** Begin Dataset section **

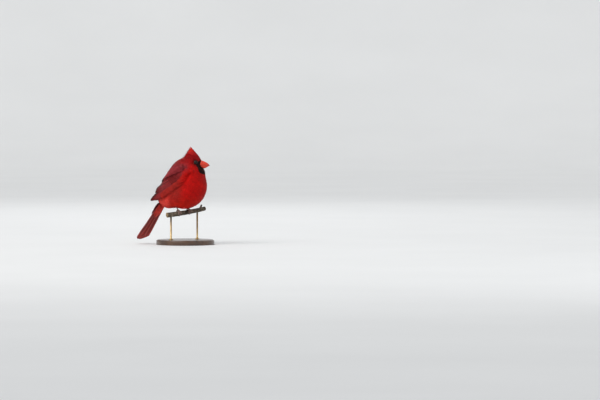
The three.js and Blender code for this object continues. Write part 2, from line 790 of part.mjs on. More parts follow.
// A rod with a collar at its foot. Its top stands in the branch.
function rodSolid(w, more = 0) {
  const foot = perchLine(w);
  const top = foot.z - 0.4 * perchRadius(w) + more;
  const bottom = BASE_HEIGHT + GAP;
  const profile = [
    [0, bottom],
    [5, bottom],
    [5, bottom + 1.4],
    [ROD_RADIUS + 0.6, bottom + 2.2],
    [ROD_RADIUS + more, bottom + 3],
    [ROD_RADIUS + more, top],
    [0, top],
  ].map(([r, z]) => new THREE.Vector2(r, z));
  return solidOf(new THREE.LatheGeometry(profile, 12).rotateX(Math.PI / 2).translate(foot.x, foot.y, 0));
}

// The bird

const bird = new THREE.Group();

function addPart(name, solid, colour, roughness, metalness = 0) {
  const material = new THREE.MeshStandardMaterial({ color: colour, roughness, metalness });
  const mesh = new THREE.Mesh(geometryOf(solid), material);
  mesh.name = name;
  bird.add(mesh);
}

const RED = 0xb3120f;
const DUSKY_RED = 0x6a211c;
const CORAL = 0xd9452c;
const HORN = 0x4a3530;
const BARK = 0x6d645a;

addPart("torso", makeTorso(), RED, 0.8);
addPart("neck", makeNeck(), RED, 0.8);
addPart("head", makeHead(), RED, 0.8);
addPart("crest", makeCrest(), RED, 0.8);
addPart("bill_upper", makeUpperBill(), CORAL, 0.45);
addPart("bill_lower", makeLowerBill(), CORAL, 0.45);
addPart("eye_right", makeEye(-1), 0x0c0806, 0.1);
addPart("eye_left", makeEye(1), 0x0c0806, 0.1);
addPart("wing_right", makeWing(-1), DUSKY_RED, 0.7);
addPart("wing_left", makeWing(1), DUSKY_RED, 0.7);
addPart("tail", makeTail(), DUSKY_RED, 0.7);
addPart("leg_right", makeLeg(-1), HORN, 0.6);
addPart("leg_left", makeLeg(1), HORN, 0.6);
addPart("perch", makePerch(), BARK, 0.9);
addPart("stand_base", makeBase(), 0x2b211b, 0.4);
addPart("stand_rod_near", rodSolid(ROD_PLACES[0]), 0xb08d4f, 0.3, 1);
addPart("stand_rod_far", rodSolid(ROD_PLACES[1]), 0xb08d4f, 0.3, 1);

export default bird;
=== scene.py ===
# The looks of a life-size male northern cardinal on a cut branch and a display stand.
# Shapes are worked out in millimetres, as numpy arrays, and become metres when a mesh is made.

from math import cos, pi, radians, sin
import bpy
import numpy as np
from mathutils import Matrix, Vector, noise
from mathutils.bvhtree import BVHTree


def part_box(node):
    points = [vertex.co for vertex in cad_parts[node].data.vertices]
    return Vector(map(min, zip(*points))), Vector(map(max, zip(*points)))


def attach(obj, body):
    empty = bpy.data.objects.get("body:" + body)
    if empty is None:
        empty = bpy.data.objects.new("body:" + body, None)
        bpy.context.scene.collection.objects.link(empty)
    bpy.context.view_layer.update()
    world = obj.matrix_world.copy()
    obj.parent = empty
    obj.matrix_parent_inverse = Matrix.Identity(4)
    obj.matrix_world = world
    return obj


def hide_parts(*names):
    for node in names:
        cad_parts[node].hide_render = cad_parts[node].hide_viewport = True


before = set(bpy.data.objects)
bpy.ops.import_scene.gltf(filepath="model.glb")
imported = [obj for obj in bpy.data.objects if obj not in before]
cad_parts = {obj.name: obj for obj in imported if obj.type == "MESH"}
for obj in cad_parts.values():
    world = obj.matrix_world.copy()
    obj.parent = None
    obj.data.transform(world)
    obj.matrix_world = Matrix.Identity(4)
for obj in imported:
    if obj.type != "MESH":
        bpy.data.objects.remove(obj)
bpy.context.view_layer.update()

MM = 0.001
rng = np.random.default_rng(7)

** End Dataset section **

* **What is required**
Reproduce exactly, and only, the lines from the one that contains "const RED = 0xb3120f;" down to the one that contains "if empty is", both ends included.

* **Written response**
const RED = 0xb3120f;
const DUSKY_RED = 0x6a211c;
const CORAL = 0xd9452c;
const HORN = 0x4a3530;
const BARK = 0x6d645a;

addPart("torso", makeTorso(), RED, 0.8);
addPart("neck", makeNeck(), RED, 0.8);
addPart("head", makeHead(), RED, 0.8);
addPart("crest", makeCrest(), RED, 0.8);
addPart("bill_upper", makeUpperBill(), CORAL, 0.45);
addPart("bill_lower", makeLowerBill(), CORAL, 0.45);
addPart("eye_right", makeEye(-1), 0x0c0806, 0.1);
addPart("eye_left", makeEye(1), 0x0c0806, 0.1);
addPart("wing_right", makeWing(-1), DUSKY_RED, 0.7);
addPart("wing_left", makeWing(1), DUSKY_RED, 0.7);
addPart("tail", makeTail(), DUSKY_RED, 0.7);
addPart("leg_right", makeLeg(-1), HORN, 0.6);
addPart("leg_left", makeLeg(1), HORN, 0.6);
addPart("perch", makePerch(), BARK, 0.9);
addPart("stand_base", makeBase(), 0x2b211b, 0.4);
addPart("stand_rod_near", rodSolid(ROD_PLACES[0]), 0xb08d4f, 0.3, 1);
addPart("stand_rod_far", rodSolid(ROD_PLACES[1]), 0xb08d4f, 0.3, 1);

export default bird;
=== scene.py ===
# The looks of a life-size male northern cardinal on a cut branch and a display stand.
# Shapes are worked out in millimetres, as numpy arrays, and become metres when a mesh is made.

from math import cos, pi, radians, sin
import bpy
import numpy as np
from mathutils import Matrix, Vector, noise
from mathutils.bvhtree import BVHTree


def part_box(node):
    points = [vertex.co for vertex in cad_parts[node].data.vertices]
    return Vector(map(min, zip(*points))), Vector(map(max, zip(*points)))


def attach(obj, body):
    empty = bpy.data.objects.get("body:" + body)
    if empty is None:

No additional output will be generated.